Gen AI could also become the “startup team” tasked with launching the startup in a short time, the MIT article said. Once fully operational, the same AI-powered system can scale operations beyond the home country.
AI can also become the administrative team for the startup, performing “a wide range of time-consuming tasks, from writing emails and answering phone calls to orchestrating product demonstrations and coding a website,” the MIT article said. “AI [already] does all of those things well.”
The technology also could be used in a startup’s marketing and sales department. “AI can help you reach the right audience with the right message at the right time,” said Mullins of LBS. “[The technology] can be used to personalize letters, [and] target advertising campaigns, [while] chatbots are becoming critical for today’s customer service platforms.”
However, Mollick cautioned that current AI systems could behave like a “kind of intern:” prone to mistakes, called hallucinations in AI, and “kind of naive.”
Accordingly, AI-dominated startups need a department with human employees to oversee AI implementation. Their work focuses on “AI validation and verification, building businesses around facilitating AI integration, and addressing new roles in the evolving AI landscape,” noted a research paper from the Penn State Social Science Research Institute published in March.
Due diligence
Entrepreneurs increasingly need to understand how various AI tools would change a business before making them an integral part of the startup — working on everything from idea formulation to performing front-line workers’ tasks. For one, “the speed of AI’s commercialization far outpaces our conceptual and theoretical development and empirical understanding,” said Mostafiz, adding that it has “enormous ramifications.”
To avoid unpleasant surprises, entrepreneurs need to “investigate how technology can facilitate, identify and evaluate novel entrepreneurial opportunities,” said Mostafiz.

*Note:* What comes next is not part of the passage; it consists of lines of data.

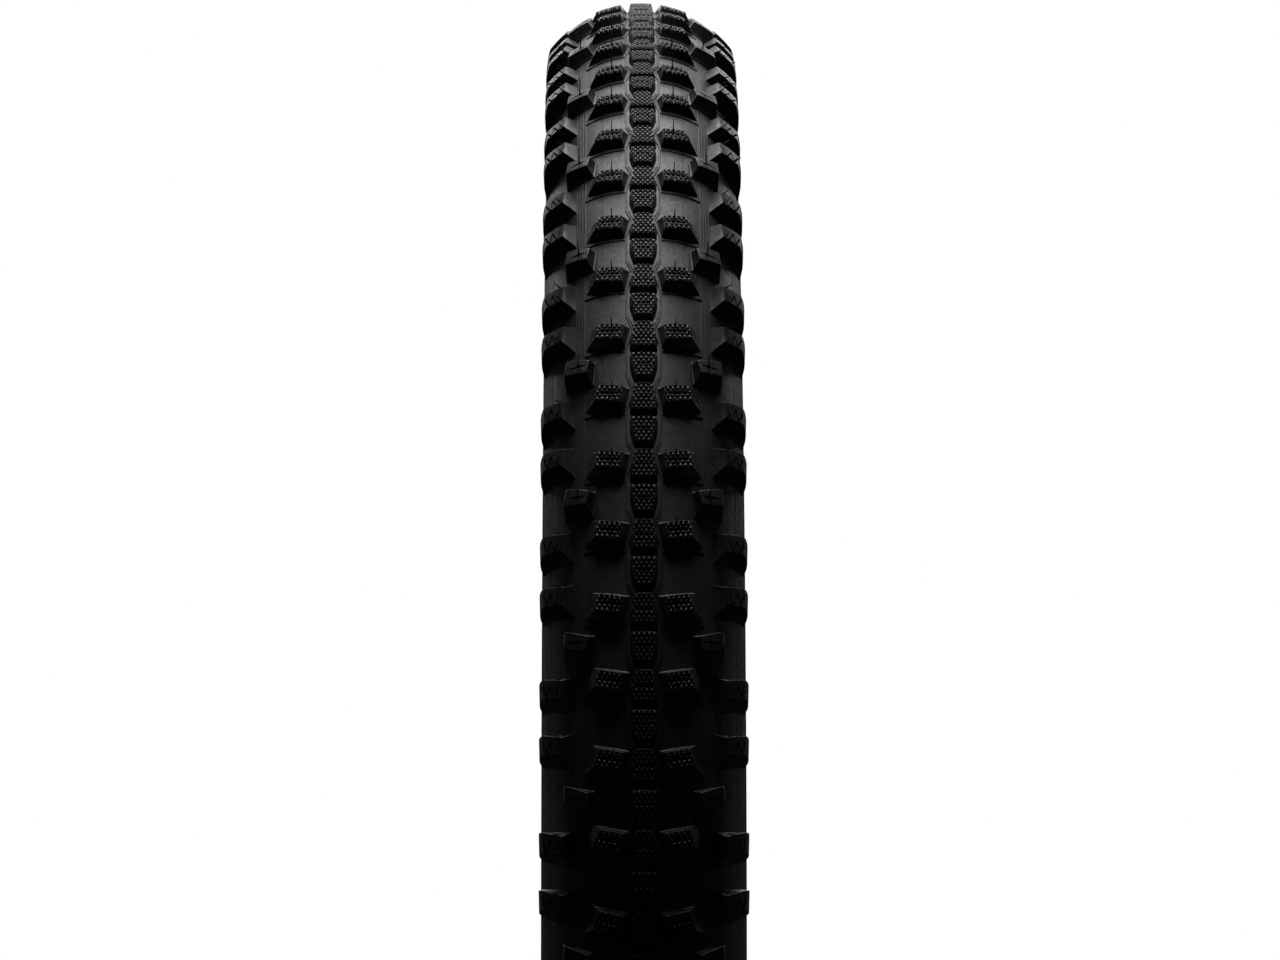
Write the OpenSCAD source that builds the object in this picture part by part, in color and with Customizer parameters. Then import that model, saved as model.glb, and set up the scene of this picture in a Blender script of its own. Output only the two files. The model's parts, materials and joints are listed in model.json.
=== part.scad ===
// Bicycle tire with a block tread, built up from its separate layers and rows of blocks.
// The origin is the wheel's centre, the axle runs along Y and +Z is up. Millimetres.
// Left is the +Y side, as seen by a rider who travels towards +X.

/* [Size] */
// Radius of the rim's bead seat, which the beads grip
bead_seat_r = 292; // [290:0.5:294]
// Radius over the centre blocks
tread_r = 358; // [357:0.5:360]
// Radius over the rubber between the centre blocks
crown_r = 355; // [354.5:0.5:355.5]
// Length of the cylindrical seat under each bead
seat_length = 5; // [4:0.2:5.4]

/* [Layers] */
// Radius of the casing's round section, at the outer face of its outer ply
casing_arc = 31.4; // [31.2:0.1:31.8]
// Thickness of one rubbered ply
ply_t = 0.35; // [0.3:0.05:0.5]
// Thickness of the puncture belt
belt_t = 0.5; // [0.4:0.1:0.8]
// Thickness of the chafer
chafer_t = 0.6; // [0.5:0.1:0.7]
// Thickness of the belt and the tread base together
tread_base_t = 1.7; // [1.5:0.1:1.9]
// Thickness of sidewall rubber outside the casing's outer ply
sidewall_t = 1.6; // [1.5:0.05:1.65]

/* [Beads] */
// Radius of the bead's steel wire
wire_r = 0.47; // [0.4:0.01:0.48]
// Distance between the centres of neighbouring turns of wire
wire_pitch = 0.98; // [0.97:0.01:1]
// Outer radius of the tape round the bundle of wire
wrap_r = 1.8; // [1.8:0.05:1.9]
// Thickness of that tape
wrap_t = 0.25; // [0.15:0.05:0.25]
// Radius of the hollow between the bead and the sidewall
hollow_r = 6; // [5:0.5:8]

/* [Tread] */
// Number of centre pitches round the tire, an even number so that the outer rows fit
pitch_count = 84; // [80:2:88]
// Arc of the section over the tops of the blocks
top_arc = 42; // [41:0.5:43]
// Height of the rail that joins the centre blocks
rail_height = 0.5; // [0.3:0.1:0.8]
// Depth to which blocks are rooted in the rubber below them
root_depth = 0.2; // [0.15:0.05:0.3]
// Length of a vent spew
spew_length = 2.4; // [1:0.1:3]
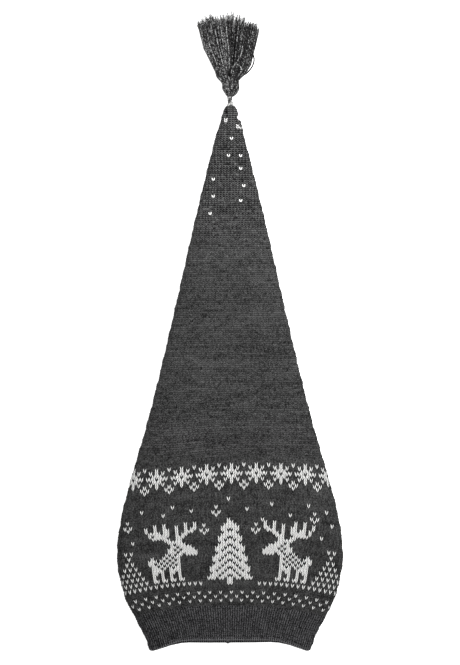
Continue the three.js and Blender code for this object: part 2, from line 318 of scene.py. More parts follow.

Entrepreneurs also need to study the impact of large-scale reliance on AI in influencing the “formation, structure and dynamics of entrepreneurial ecosystems and networks, including the role of AI in fostering collaboration and cooperation,” Mostafiz said. That includes team formation, communication, and collective decision-making.
Additionally, entrepreneurs need to “examine the development, implementation, and effectiveness of AI-driven support systems in various entrepreneurial tasks, such as resource allocation and deployment,” he said.
Entrepreneurs also need to investigate “the ethical implications of AI,” Mostafiz said, especially if the technology violates real-world laws. “Questions about navigating ethical dilemmas, such as data privacy and algorithmic bias [are still] largely unanswered.”
Ultimately, Mostafiz stressed the need for entrepreneurs to prioritize finding “the balance between reliance on AI-driven decision-making tools and preserving human intuition, creativity and judgment in recognizing and creating wealth from new and novel opportunities.”
This article first appeared in February’s print edition of Business Monthly.